Mysql – 1236 On Slave After Master Master Failure

multi-masterMySQLmysql-5.6replication

I have a master (master 1) that replicates to another master (master 2), which then replicates to its slave.

So master 2 had an issue with the binary logs:

Relay log read failure: Could not parse relay log event entry. The possible reasons are: the master's binary log is corrupted (you can check this by running 'mysqlbinlog' on the binary log), the slave's relay log is corrupted (you can check this by running 'mysqlbinlog' on the relay log), a network problem, or a bug in the master's or slave's MySQL code. If you want to check the master's binary log or slave's relay log, you will be able to know their names by issuing 'SHOW SLAVE STATUS' on this slave.

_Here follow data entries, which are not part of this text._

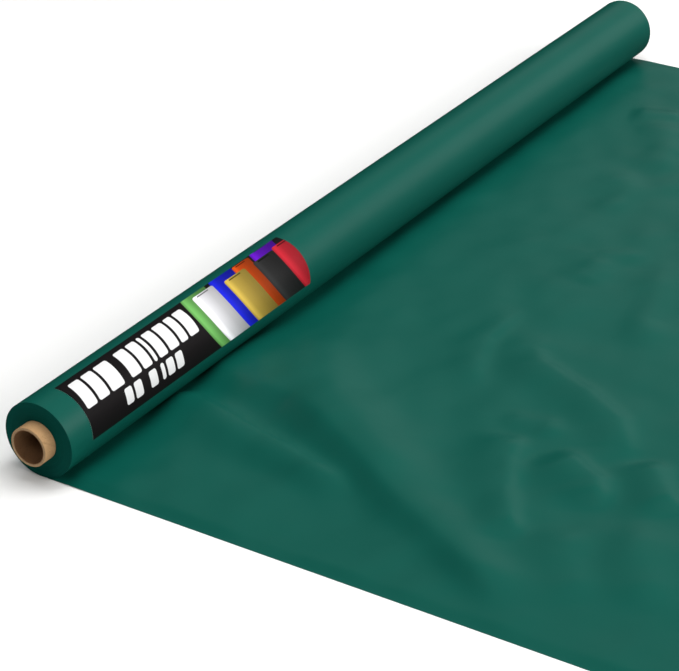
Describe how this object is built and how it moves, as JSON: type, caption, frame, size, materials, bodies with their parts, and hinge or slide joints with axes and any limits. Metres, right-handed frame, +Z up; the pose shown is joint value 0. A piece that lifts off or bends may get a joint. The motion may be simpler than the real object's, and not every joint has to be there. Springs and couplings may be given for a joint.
{
  "type": "backdrop roll",
  "caption": "Roll of smooth green sheeting on a spiral-wound cardboard core, partly pulled out flat along the floor, with a plain colour-chart label on the outer turn.",
  "frame": {"origin": "centre of the core's bore, on its axis at mid-length", "axes": "+Y along the core's axis, away from the labelled end; +X the way the sheet is pulled off the roll; +Z up"},
  "size_m": [0.652, 1.04, 0.0642],
  "materials": {
    "core_board": "matt grey-brown board with cut fibres",
    "core_face": "matt tan kraft paper",
    "paper_tape": "matt cream paper tape",
    "sheeting": "smooth satin dark green film",
    "label_stock": "black printed label with plain colour bars"
  },
  "bodies": {
    "sheet": {"laid_sheet": "sheeting"},
    "roll": {"core_liner_ply": "core_board", "core_second_ply": "core_board", "core_middle_ply": "core_board", "core_fourth_ply": "core_board", "core_face_ply": "core_face", "start_tape": "paper_tape", "wound_sheet": "sheeting", "label": "label_stock"}
  },
  "joints": [
    {"name": "roll_spin", "type": "hinge", "parent": "sheet", "child": "roll", "pos_m": [0, 0, 0], "axis": [0, -1, 0], "continuous": true}
  ]
}
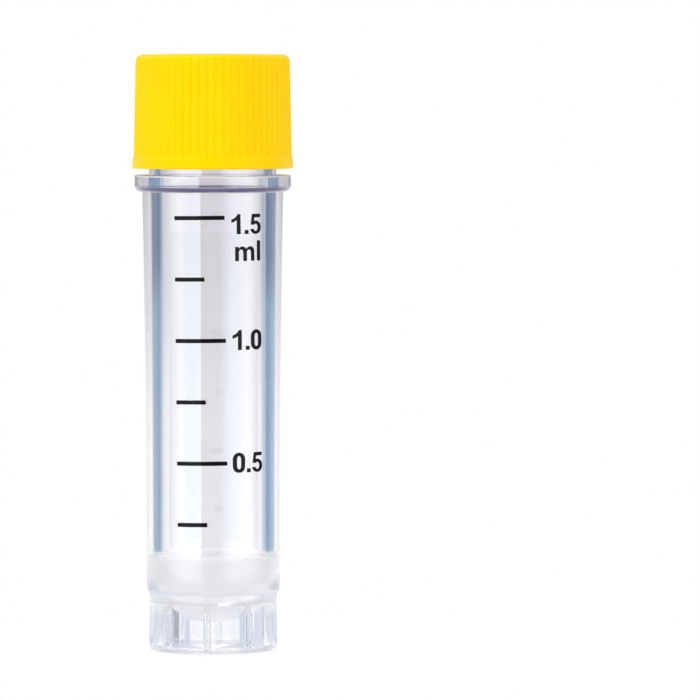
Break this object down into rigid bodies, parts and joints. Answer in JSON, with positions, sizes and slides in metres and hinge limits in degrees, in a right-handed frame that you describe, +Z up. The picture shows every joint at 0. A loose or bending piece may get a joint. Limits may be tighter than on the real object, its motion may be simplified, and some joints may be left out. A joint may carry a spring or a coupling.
{
  "type": "cryovial",
  "caption": "Self-standing screw-cap sample tube with a round-bottomed bore, a ribbed foot, a collar and a finely ribbed cap.",
  "frame": {"origin": "centre of the foot's rim, on the bench that the vial stands on", "axes": "+Z up along the tube's axis to the cap, -Y out through the scale, +X to the right of the scale"},
  "size_m": [0.0125, 0.0124, 0.0463],
  "materials": {
    "clear_plastic": "gloss",
    "yellow_plastic": "satin",
    "silicone": "matte",
    "black_ink": "matte",
    "white_ink": "matte"
  },
  "bodies": {
    "vial_tube": {"tube": "clear_plastic"},
    "cap_washer": {"seal": "silicone"},
    "screw_cap": {"cap": "yellow_plastic"}
  },
  "joints": [
    {"name": "cap_lift", "type": "slide", "parent": "vial_tube", "child": "cap_washer", "axis": [0, 0, 1], "range_m": [0, 0.0075]},
    {"name": "cap_turn", "type": "hinge", "parent": "cap_washer", "child": "screw_cap", "pos_m": [0, 0, 0.04], "axis": [0, 0, 1], "range_deg": [0, 900]}
  ],
  "couplings": [
    {"joint": "cap_turn", "follows": "cap_lift", "rad_per_m": 2094.4}
  ]
}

Which I've run into before and was able to resolve by running the same commands I ran from this thread, expire_logs_days directive requires change master? (I'll ask a question later about why this is still occuring, not my current issue though).

If interested here's the relevant bit from that thread for how I got it working:

stop slave;
reset slave;
change master to master_log_file='...' , master_log_pos=...
start slave;

so now master 2 is good and replicating from master 1. This time though the slave of master 2 broke as well.

The error I'm getting is:

Got fatal error 1236 from master when reading data from binary log: 'Client requested master to start replication from position > file size; the first event 'mysqld-bin.000397' at 244145356, the last event read from './mysqld-bin.000397' at 4, the last byte read from './mysqld-bin.000397' at 4.'

When I run SHOW BINARY LOGS; on the slave I get:

ERROR 1381 (HY000): You are not using binary logging

What happened to my slave? Why's it not working with the logs anymore? The master still has the log file so I figured running the stop, reset, change, start would resolve the issue (because it would re-request the logs) but it didn't.

Best Answer

I'll bet sync_binlog was turned off.

With it off, the binlog entries just before the crash may not have been flushed to the binlog file, even though they have been sent to the Slave.

Sending replication data from Master to Slave:

  1. Write to the table on the Master.
  2. Buffer up the write to the binlog.
  3. Optionally flush the buffer to the binlog. -- Controlled by sync_binlog
  4. Send the query to the Slave(s).

When sync_binlog=OFF, there is a big chance that the binlog will be shorter than what the slave thinks it should be.

When the Slave-Master connection is reestablished, the Slave picks up where it left off. With sync_binlog=ON, that would be at the exact end of some binlog, and it would decide to move to the next binlog. The manual CHANGE MASTER simulates that.

The CHANGE MASTER to position 0 (or 4) of the next binlog (bump the number by 1).

(I have never used RESET SLAVE; I see not reason for it.)